O jovem Arlindo Dias, de 33 anos, está no primeiro mandato como presidente da junta de freguesia, eleito pelo movimento independente que "conquistou" o município de Alandroal, e quer contrariar a "estagnação" a que a sua terra foi votada. Mas, com um orçamento anual reduzido, o presidente sabe que é "muito difícil" atrair moradores, apostando antes em "pequenas melhorias" benéficas para os que restam.
"Tenho o cuidado de ir de monte em monte perguntar às pessoas quais as suas necessidades e, aqui, vi que a entrada da aldeia, com pasto seco, está desaproveitada.

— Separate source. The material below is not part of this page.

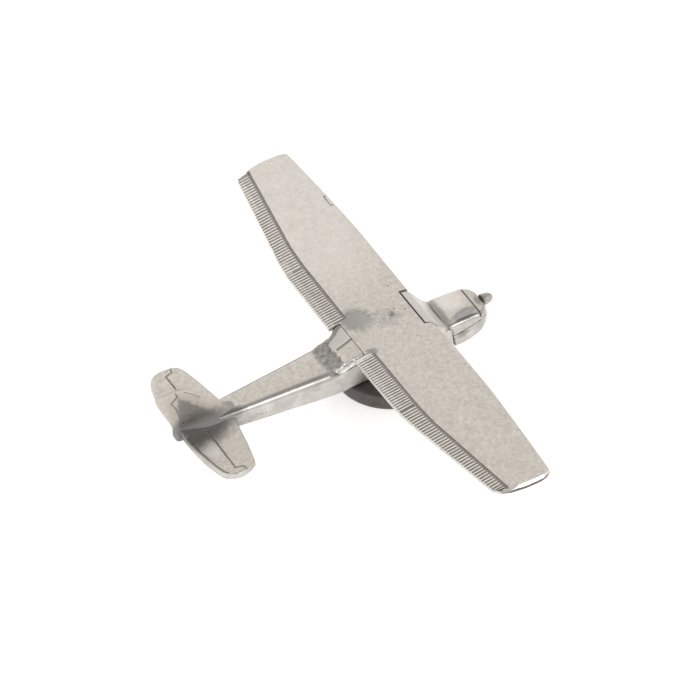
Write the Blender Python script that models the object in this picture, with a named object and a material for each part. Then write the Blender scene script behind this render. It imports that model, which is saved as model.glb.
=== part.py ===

Se plantarmos uma ou duas árvores e pusermos flores e um banco de jardim, este espaço fica mais simpático", sugere.
No interior do país, sobretudo quando se fecham escolas e outros serviços públicos, critica o autarca, trava-se uma "luta desigual contra o Estado", que "quer acabar com as aldeias e concentrar as pessoas todas nas grandes cidades".
"O interior está esquecido, mas, para o país ser de excelência, não podemos deixar morrer estes lugares e aldeias. É como uma árvore, que nasce por ter raízes. Até pode estar muito bonita, mas são as raízes que a alimentam e, se estas secam, mais tarde ou mais cedo a árvore morre", sentencia.